A democracia é incompatível com a tortura. Há muitas maneiras de definir a democracia, mas todas concordam em um elemento comum: a democracia é o regime que permite resolver as diferenças pelo diálogo.
Por ser a casa onde se escrevem as leis, após tantos debates e deliberações quanto forem necessários pelos representantes do povo eleitos pelo voto popular, a Câmara dos Deputados representa o símbolo maior da democracia. Já a tortura impossibilita qualquer forma de diálogo ao levar a vítima de tortura ao limite do humano com o único objetivo de a humilhar e forçar a aceitar o ponto de vista do torturador.
Por acreditar na democracia e nos posicionar contra qualquer forma de tortura, a Comissão da Verdade Marcos Lindenberg vem a público repudiar veementemente o discurso do deputado federal Jair Bolsonaro (PSC/RJ) que, na votação ocorrida no dia 17 de abril de 2016, dedicou o seu voto a favor do impeachment da presidenta da República Dilma Rousseff a um notório torturador: “Pela memória do coronel Carlos Alberto Brilhante Ustra, o pavor de Dilma Rousseff”, tendo sido ovacionado por muitos deputados ali presentes.
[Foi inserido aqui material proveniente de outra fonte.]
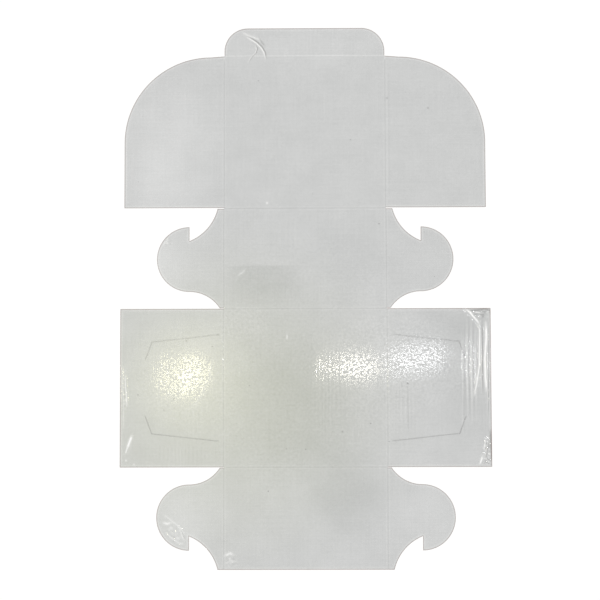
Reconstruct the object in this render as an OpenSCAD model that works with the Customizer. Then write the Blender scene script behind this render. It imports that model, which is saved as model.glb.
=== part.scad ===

Ustra chefiou o DOI-Codi do IIº Exército, em São Paulo, entre 1970 e 1974, sendo responsável por dezenas de mortes e pela tortura de incontáveis vítimas, algumas das quais deram emocionados depoimentos para esta comissão. Em decisão histórica, pronunciada pelo juiz Gustavo Santini Teodoro, da 23ª Vara Cível de São Paulo no dia 9 de outubro de 2008, Ustra se tornou o primeiro oficial condenado na Justiça brasileira em uma ação declaratória por sequestro e tortura durante o regime militar (1964-1985).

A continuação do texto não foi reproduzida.